RECORDS:

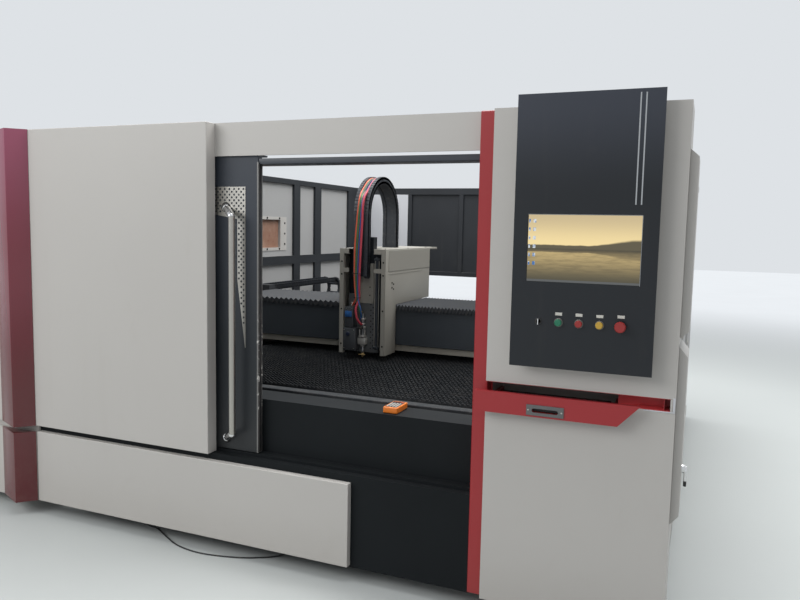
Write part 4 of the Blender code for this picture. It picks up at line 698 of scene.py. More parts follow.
LEAF_FRONT = -1.83
BAR, BAR_SPAN, BAR_RADIUS = (-0.024, -1.89), (0.597, 1.616), 0.0155
BAR_MOUNTS = ((-0.097, 0.556), (-0.097, 1.660))


def make_pull_bar():
    form = Form("nickel_bar").stud((*BAR, BAR_SPAN[0]), (*BAR, BAR_SPAN[1]), BAR_RADIUS, 28)
    for (x, z), near in zip(BAR_MOUNTS, (BAR_SPAN[0] + 0.004, BAR_SPAN[1] - 0.004)):
        form.use("chrome_plate").rod((BAR[0] + 0.005, BAR[1] - 0.004, near), (x, LEAF_FRONT - 0.003, z),
                                     [(0, 0), (0.01, 0.010), (0.05, 0.015), (0.10, 0.0168), (0.9, 0.0168),
                                      (0.91, 0.0185), (1, 0.0185), (1, 0)], 28)
        form.use("black_plastic").stud((x, LEAF_FRONT - 0.0005, z), (x, LEAF_FRONT - 0.010, z), 0.0235, 28, 0.0205)
    add("tubular_pull_bar", form, "door", hides=("pull_bar",))


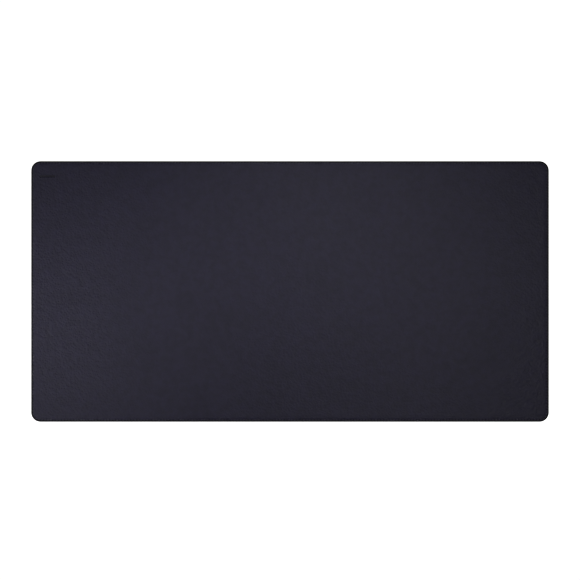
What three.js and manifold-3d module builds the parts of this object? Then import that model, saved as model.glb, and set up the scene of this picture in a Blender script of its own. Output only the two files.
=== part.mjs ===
// A flat desk mat: a leather-look top skin, a thin felt core and a suede backing, bonded into
// one stack, sewn together by a lockstitch seam close to the edge, and sealed by edge paint.
//
// Millimetres. +X runs along the long side, +Y towards the far long side and +Z up. The origin
// lies on the desk, under the middle of the mat.

import * as THREE from 'three';
import { mergeVertices } from 'three/addons/utils/BufferGeometryUtils.js';
import loadManifold from 'manifold-3d';

// Outline of the finished mat, edge paint included.
const MAT_LENGTH = 600;
const MAT_WIDTH = 302;
const CORNER_RADIUS = 10.75;

// Thickness of each layer, from the desk upwards.
const BACKING_THICKNESS = 0.75;
const GLUE_THICKNESS = 0.125;
const CORE_THICKNESS = 0.625;
const SKIN_THICKNESS = 0.875;

// Edge paint: a bead round the cut edge of the stack, a little short of both faces.
const PAINT_WIDTH = 0.5;
const PAINT_SETBACK = 0.125;

// Seam: one thread on each face, pulled down into a shallow groove. SEAM_INSET is measured from
// the outside of the mat to the middle of the seam.
const SEAM_INSET = 2;
const THREAD_WIDTH = 0.625;
const THREAD_HEIGHT = 0.25;
const GROOVE_WIDTH = 1;
const UPPER_GROOVE_DEPTH = 0.25;
const LOWER_GROOVE_DEPTH = 0.375;

// A plain round-ended bar, pressed into the skin near the far left corner.
const BAR_LENGTH = 18.5;
const BAR_WIDTH = 2.75;
const BAR_DEPTH = 0.125;
const BAR_FROM_LEFT = 9.75;
const BAR_FROM_FAR_SIDE = 17.5;

// Fineness of the arcs: each quarter turn is drawn in twice this many straight steps.
const CORNER_SEGMENTS = 8;
const BAR_END_SEGMENTS = 3;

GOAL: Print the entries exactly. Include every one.

ANSWER FOR THIS EXERCISE:
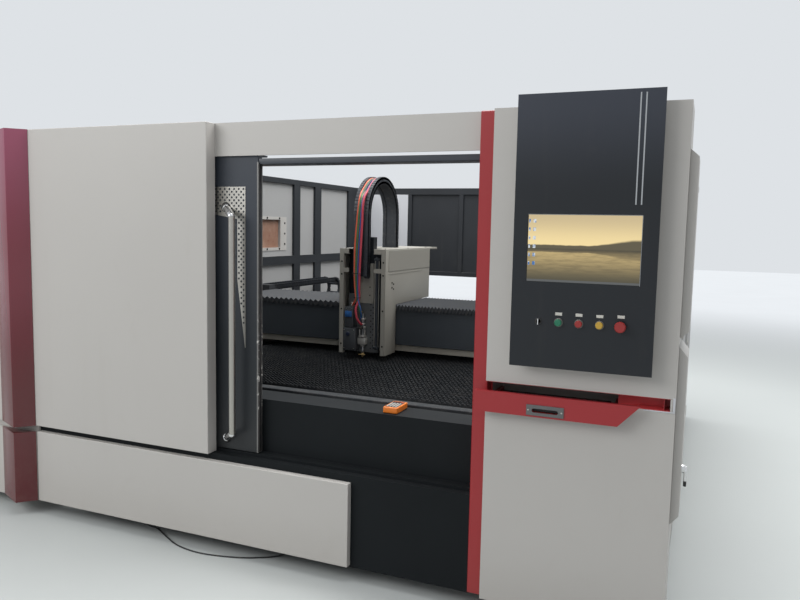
Write part 4 of the Blender code for this picture. It picks up at line 698 of scene.py. More parts follow.
LEAF_FRONT = -1.83
BAR, BAR_SPAN, BAR_RADIUS = (-0.024, -1.89), (0.597, 1.616), 0.0155
BAR_MOUNTS = ((-0.097, 0.556), (-0.097, 1.660))


def make_pull_bar():
    form = Form("nickel_bar").stud((*BAR, BAR_SPAN[0]), (*BAR, BAR_SPAN[1]), BAR_RADIUS, 28)
    for (x, z), near in zip(BAR_MOUNTS, (BAR_SPAN[0] + 0.004, BAR_SPAN[1] - 0.004)):
        form.use("chrome_plate").rod((BAR[0] + 0.005, BAR[1] - 0.004, near), (x, LEAF_FRONT - 0.003, z),
                                     [(0, 0), (0.01, 0.010), (0.05, 0.015), (0.10, 0.0168), (0.9, 0.0168),
                                      (0.91, 0.0185), (1, 0.0185), (1, 0)], 28)
        form.use("black_plastic").stud((x, LEAF_FRONT - 0.0005, z), (x, LEAF_FRONT - 0.010, z), 0.0235, 28, 0.0205)
    add("tubular_pull_bar", form, "door", hides=("pull_bar",))


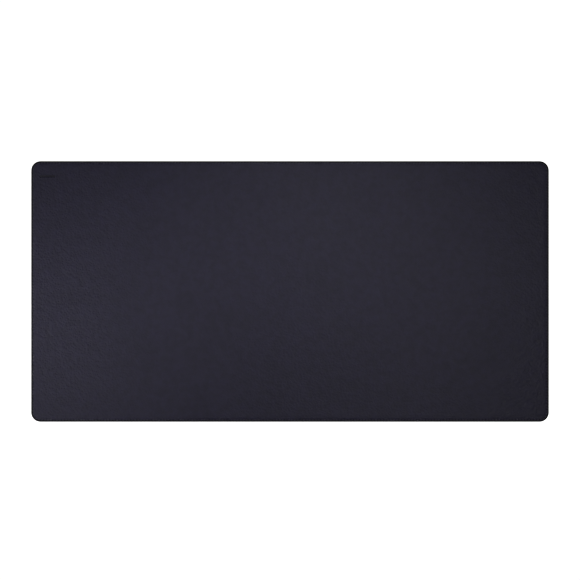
What three.js and manifold-3d module builds the parts of this object? Then import that model, saved as model.glb, and set up the scene of this picture in a Blender script of its own. Output only the two files.
=== part.mjs ===
// A flat desk mat: a leather-look top skin, a thin felt core and a suede backing, bonded into
// one stack, sewn together by a lockstitch seam close to the edge, and sealed by edge paint.
//
// Millimetres. +X runs along the long side, +Y towards the far long side and +Z up. The origin
// lies on the desk, under the middle of the mat.

import * as THREE from 'three';
import { mergeVertices } from 'three/addons/utils/BufferGeometryUtils.js';
import loadManifold from 'manifold-3d';

// Outline of the finished mat, edge paint included.
const MAT_LENGTH = 600;
const MAT_WIDTH = 302;
const CORNER_RADIUS = 10.75;

// Thickness of each layer, from the desk upwards.
const BACKING_THICKNESS = 0.75;
const GLUE_THICKNESS = 0.125;
const CORE_THICKNESS = 0.625;
const SKIN_THICKNESS = 0.875;

// Edge paint: a bead round the cut edge of the stack, a little short of both faces.
const PAINT_WIDTH = 0.5;
const PAINT_SETBACK = 0.125;

// Seam: one thread on each face, pulled down into a shallow groove. SEAM_INSET is measured from
// the outside of the mat to the middle of the seam.
const SEAM_INSET = 2;
const THREAD_WIDTH = 0.625;
const THREAD_HEIGHT = 0.25;
const GROOVE_WIDTH = 1;
const UPPER_GROOVE_DEPTH = 0.25;
const LOWER_GROOVE_DEPTH = 0.375;

// A plain round-ended bar, pressed into the skin near the far left corner.
const BAR_LENGTH = 18.5;
const BAR_WIDTH = 2.75;
const BAR_DEPTH = 0.125;
const BAR_FROM_LEFT = 9.75;
const BAR_FROM_FAR_SIDE = 17.5;

// Fineness of the arcs: each quarter turn is drawn in twice this many straight steps.
const CORNER_SEGMENTS = 8;
const BAR_END_SEGMENTS = 3;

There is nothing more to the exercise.